Wellbeing and legal requirements

“One point of particular interest is that there seems to be a bigger employer response to wellbeing than the perceived employee demand.”

The greater recognition of wellbeing among employers should pay dividends, says Jhinku, partner at Herbert Smith Freehills lawyers in Sydney, not just in happier people, but also in terms of the legal requirements on employers around psychological safety.   

“Healthy, happy employees are much better for the bottom line - you have less absenteeism, less sickness, you have higher productivity, less turnover - all of those on just a pure economic basis are benefits and the savvy employees are working that out.

“The employers who are going to succeed in this space are those who are looking to do more, because it will then not only become a retention tool, it will also be a risk mitigation tool. When things go wrong, having put all these steps in place, will assist with managing regulator response.

Wellbeing strategies help manage prosecution risk

Employers who are looking at these issues and who are on the front foot, not only have more productive employees, they are also managing their prosecution risk arising from psychosocial injuries, he says.

“Employers who take an alternative approach and say ‘People aren't asking for this’ I think is short-sighted and won't work in the longer term.”

To best ensure the wellbeing response is tailored to the organisation’s needs, employers should be engaging regularly with employees to find out what’s important, says Jhinku.

“Without asking what employees want, the risk is you provide people with benefits that don't hit the mark, and either they are unused, or they're only used by a minority of people and others feel that's not fair because it's not a genuine benefit for everyone and, therefore, there's a risk of discrimination claims.”

Collaboration on psychosocial safety

It’s also important to update regularly, he says. “What is considered best practice now probably won’t be best practice in 18 months time.

“So employers should be constantly reviewing what they are doing and adapting to the learnings and best practice developments that come out over time.”

It’s important to recognise though, he says, that it’s impossible to get the response completely right otherwise it can create barriers to making progress. “Organisations have got to accept that and not use that as a reason to stop making progress in this space.”

Employers wanting the best progress should be willing to collaborate not only with employees but also others in the industry. “Throughout the construction industry information is shared regarding what’s done to protect physical safety. Organisations opting to take a similar approach in terms of psychosocial safety would benefit from that.”

Engagement in wellbeing strategies

He notes some of the most successful strategies have developed as a result of organisations using their existing WHS frameworks to respond to these issues.

“A number have very sophisticated safety processes that can be adapted to deal with this, so rather than starting from scratch it would be effective to adopt that and use it in the psychosocial sphere.
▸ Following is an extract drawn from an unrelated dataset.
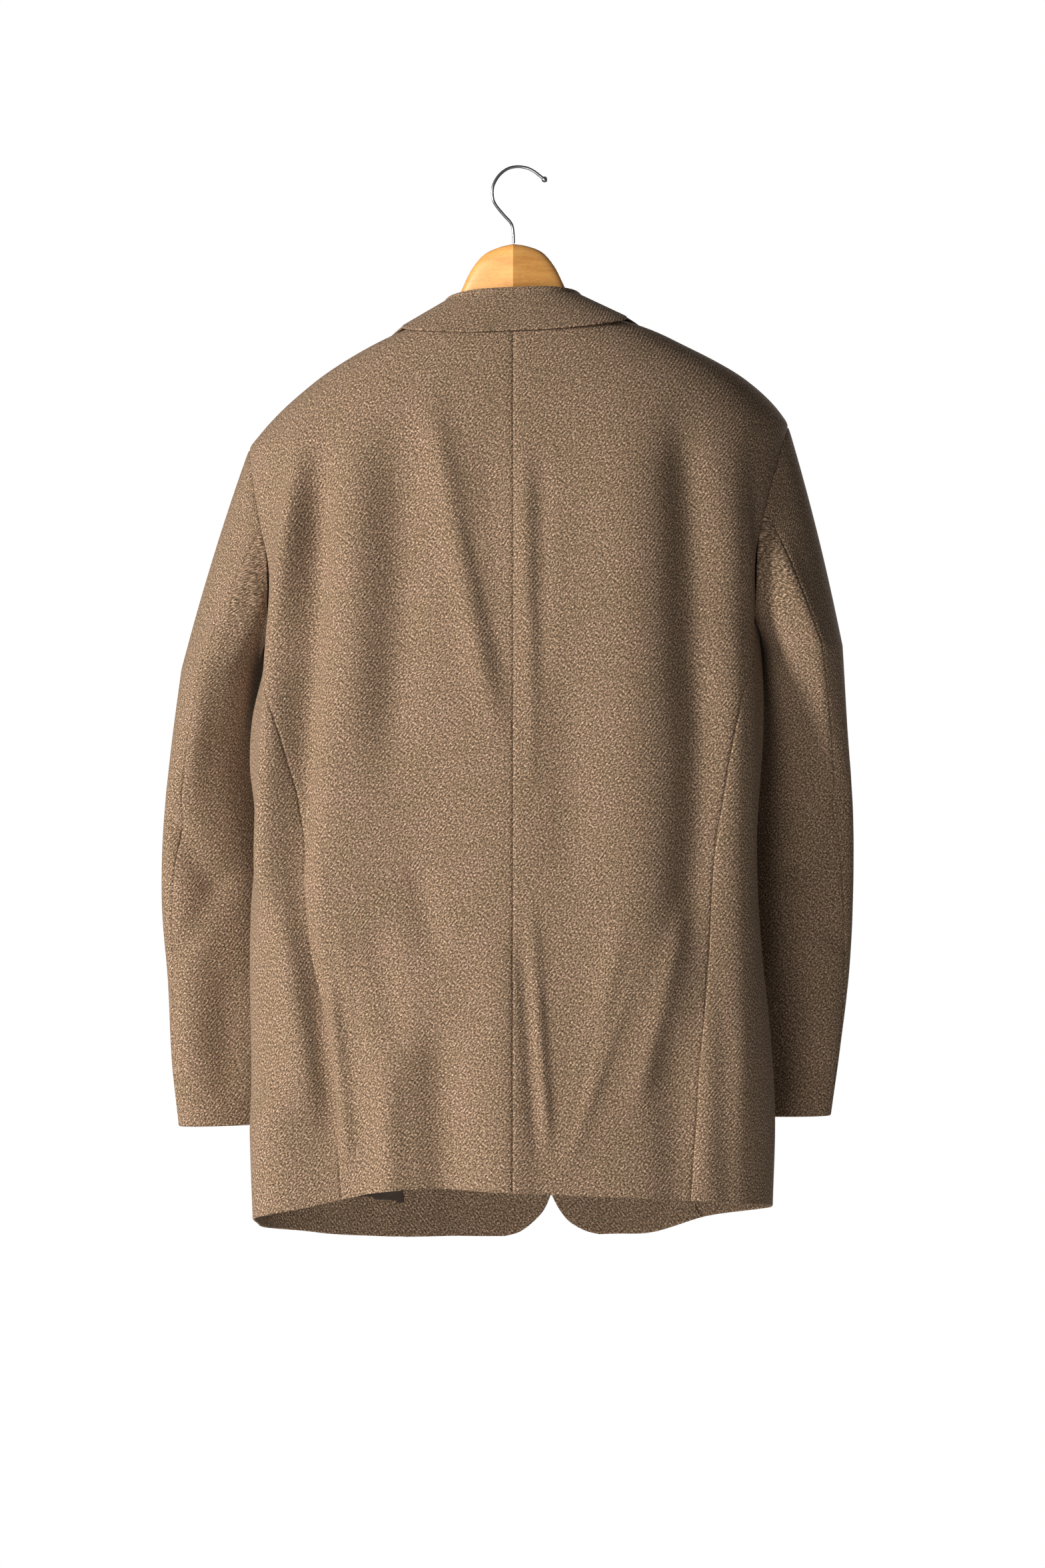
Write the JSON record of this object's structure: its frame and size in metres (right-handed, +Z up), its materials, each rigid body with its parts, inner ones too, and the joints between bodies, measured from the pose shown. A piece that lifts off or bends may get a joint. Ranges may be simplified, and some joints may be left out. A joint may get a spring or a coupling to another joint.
{
  "type": "blazer on a hanger",
  "caption": "Single-breasted tweed blazer with turned-down collar, lapels and long sleeves, hanging on a contoured wooden hanger with a wire hook.",
  "frame": {"origin": "inside top of the hanger's hook, where the rail that carries it lies", "axes": "+Z up, the wearer's front faces -Y, +X to the wearer's left"},
  "size_m": [0.6122, 0.2233, 0.9446],
  "materials": {
    "tweed": "matte brown melange twill tweed",
    "facing_tweed": "matte brown melange twill tweed, inner side",
    "lining": "satin brown lining",
    "horn": "semi-gloss dark brown",
    "wood": "clear honey varnish",
    "chrome": "polished"
  },
  "bodies": {
    "root": {"back_left": "tweed", "back_right": "tweed", "side_left": "tweed", "side_right": "tweed", "front_left": "tweed", "front_right": "tweed", "facing_left": "facing_tweed", "facing_right": "facing_tweed", "lapel_left": "tweed", "lapel_right": "tweed", "upper_sleeve_left": "tweed", "upper_sleeve_right": "tweed", "under_sleeve_left": "tweed", "under_sleeve_right": "tweed", "collar": "tweed", "button_upper": "horn", "button_lower": "horn", "hanger": "wood", "hook": "chrome"}
  },
  "joints": []
}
To create the best outcomes in the mental wellbeing space Jhinku emphasises the importance of talking to employees themselves for issues to be identified, opinions to be gathered on suggestions for improvements, and to better understand the support that needs to be put in place to achieve that.

“Employers that say ‘We're just going to tell you what’s best’ will struggle because they won't have the engagement and buy in from people that they are trying to provide these benefits to.”